**What you are asked to do:**
Reproduce each line of the listing exactly.

**Given material:**
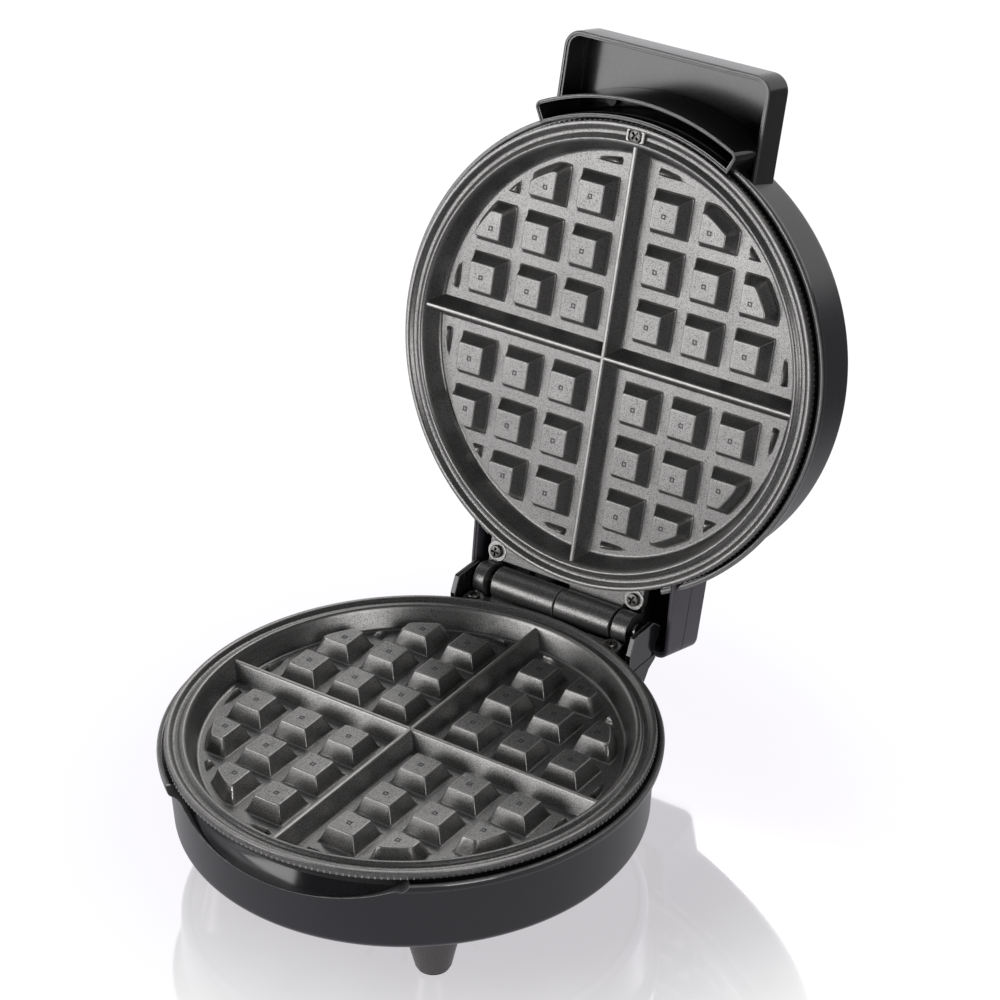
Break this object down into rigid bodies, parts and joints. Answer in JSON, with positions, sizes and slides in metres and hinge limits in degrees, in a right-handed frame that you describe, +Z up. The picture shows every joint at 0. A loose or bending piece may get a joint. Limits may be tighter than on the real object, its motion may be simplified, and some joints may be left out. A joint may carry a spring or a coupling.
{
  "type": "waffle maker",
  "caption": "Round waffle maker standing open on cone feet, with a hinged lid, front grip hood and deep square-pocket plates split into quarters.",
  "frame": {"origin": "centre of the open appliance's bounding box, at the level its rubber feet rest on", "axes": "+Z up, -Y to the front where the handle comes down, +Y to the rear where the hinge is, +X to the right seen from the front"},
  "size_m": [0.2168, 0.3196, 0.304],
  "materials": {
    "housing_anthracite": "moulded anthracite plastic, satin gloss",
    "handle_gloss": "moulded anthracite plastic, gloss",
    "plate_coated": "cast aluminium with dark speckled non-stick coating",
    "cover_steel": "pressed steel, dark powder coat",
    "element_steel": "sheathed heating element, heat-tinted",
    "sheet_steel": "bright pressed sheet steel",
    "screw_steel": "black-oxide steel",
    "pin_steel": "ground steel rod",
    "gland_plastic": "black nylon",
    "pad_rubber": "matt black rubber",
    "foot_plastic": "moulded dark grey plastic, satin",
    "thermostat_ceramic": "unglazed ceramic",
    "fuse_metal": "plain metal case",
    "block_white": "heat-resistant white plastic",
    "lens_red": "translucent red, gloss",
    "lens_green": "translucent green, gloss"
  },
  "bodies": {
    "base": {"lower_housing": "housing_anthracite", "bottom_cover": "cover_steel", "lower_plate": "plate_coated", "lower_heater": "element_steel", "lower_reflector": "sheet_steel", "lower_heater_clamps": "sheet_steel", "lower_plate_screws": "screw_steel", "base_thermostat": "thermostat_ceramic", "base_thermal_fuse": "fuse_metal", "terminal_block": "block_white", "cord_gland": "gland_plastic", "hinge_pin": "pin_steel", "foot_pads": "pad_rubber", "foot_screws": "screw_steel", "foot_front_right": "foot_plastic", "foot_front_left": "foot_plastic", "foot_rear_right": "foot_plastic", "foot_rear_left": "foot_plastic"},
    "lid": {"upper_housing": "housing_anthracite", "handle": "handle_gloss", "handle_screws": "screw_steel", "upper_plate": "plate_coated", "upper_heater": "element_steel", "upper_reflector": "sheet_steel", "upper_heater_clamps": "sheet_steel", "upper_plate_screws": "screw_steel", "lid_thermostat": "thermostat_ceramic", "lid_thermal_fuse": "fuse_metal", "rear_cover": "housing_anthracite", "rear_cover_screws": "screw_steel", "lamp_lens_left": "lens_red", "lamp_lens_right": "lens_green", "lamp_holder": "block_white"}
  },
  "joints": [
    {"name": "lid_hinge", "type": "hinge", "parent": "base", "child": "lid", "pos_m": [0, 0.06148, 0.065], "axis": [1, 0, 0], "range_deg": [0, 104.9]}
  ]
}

**Answer in full:**
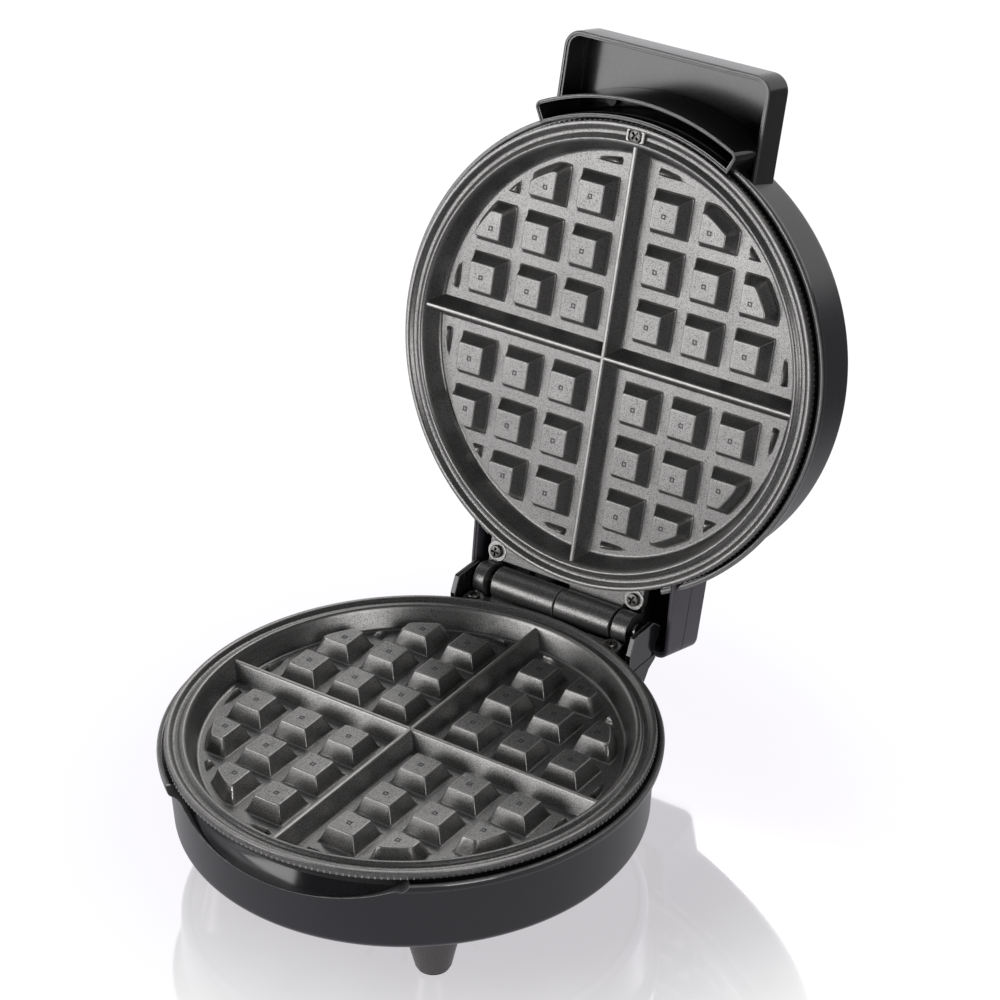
Break this object down into rigid bodies, parts and joints. Answer in JSON, with positions, sizes and slides in metres and hinge limits in degrees, in a right-handed frame that you describe, +Z up. The picture shows every joint at 0. A loose or bending piece may get a joint. Limits may be tighter than on the real object, its motion may be simplified, and some joints may be left out. A joint may carry a spring or a coupling.
{
  "type": "waffle maker",
  "caption": "Round waffle maker standing open on cone feet, with a hinged lid, front grip hood and deep square-pocket plates split into quarters.",
  "frame": {"origin": "centre of the open appliance's bounding box, at the level its rubber feet rest on", "axes": "+Z up, -Y to the front where the handle comes down, +Y to the rear where the hinge is, +X to the right seen from the front"},
  "size_m": [0.2168, 0.3196, 0.304],
  "materials": {
    "housing_anthracite": "moulded anthracite plastic, satin gloss",
    "handle_gloss": "moulded anthracite plastic, gloss",
    "plate_coated": "cast aluminium with dark speckled non-stick coating",
    "cover_steel": "pressed steel, dark powder coat",
    "element_steel": "sheathed heating element, heat-tinted",
    "sheet_steel": "bright pressed sheet steel",
    "screw_steel": "black-oxide steel",
    "pin_steel": "ground steel rod",
    "gland_plastic": "black nylon",
    "pad_rubber": "matt black rubber",
    "foot_plastic": "moulded dark grey plastic, satin",
    "thermostat_ceramic": "unglazed ceramic",
    "fuse_metal": "plain metal case",
    "block_white": "heat-resistant white plastic",
    "lens_red": "translucent red, gloss",
    "lens_green": "translucent green, gloss"
  },
  "bodies": {
    "base": {"lower_housing": "housing_anthracite", "bottom_cover": "cover_steel", "lower_plate": "plate_coated", "lower_heater": "element_steel", "lower_reflector": "sheet_steel", "lower_heater_clamps": "sheet_steel", "lower_plate_screws": "screw_steel", "base_thermostat": "thermostat_ceramic", "base_thermal_fuse": "fuse_metal", "terminal_block": "block_white", "cord_gland": "gland_plastic", "hinge_pin": "pin_steel", "foot_pads": "pad_rubber", "foot_screws": "screw_steel", "foot_front_right": "foot_plastic", "foot_front_left": "foot_plastic", "foot_rear_right": "foot_plastic", "foot_rear_left": "foot_plastic"},
    "lid": {"upper_housing": "housing_anthracite", "handle": "handle_gloss", "handle_screws": "screw_steel", "upper_plate": "plate_coated", "upper_heater": "element_steel", "upper_reflector": "sheet_steel", "upper_heater_clamps": "sheet_steel", "upper_plate_screws": "screw_steel", "lid_thermostat": "thermostat_ceramic", "lid_thermal_fuse": "fuse_metal", "rear_cover": "housing_anthracite", "rear_cover_screws": "screw_steel", "lamp_lens_left": "lens_red", "lamp_lens_right": "lens_green", "lamp_holder": "block_white"}
  },
  "joints": [
    {"name": "lid_hinge", "type": "hinge", "parent": "base", "child": "lid", "pos_m": [0, 0.06148, 0.065], "axis": [1, 0, 0], "range_deg": [0, 104.9]}
  ]
}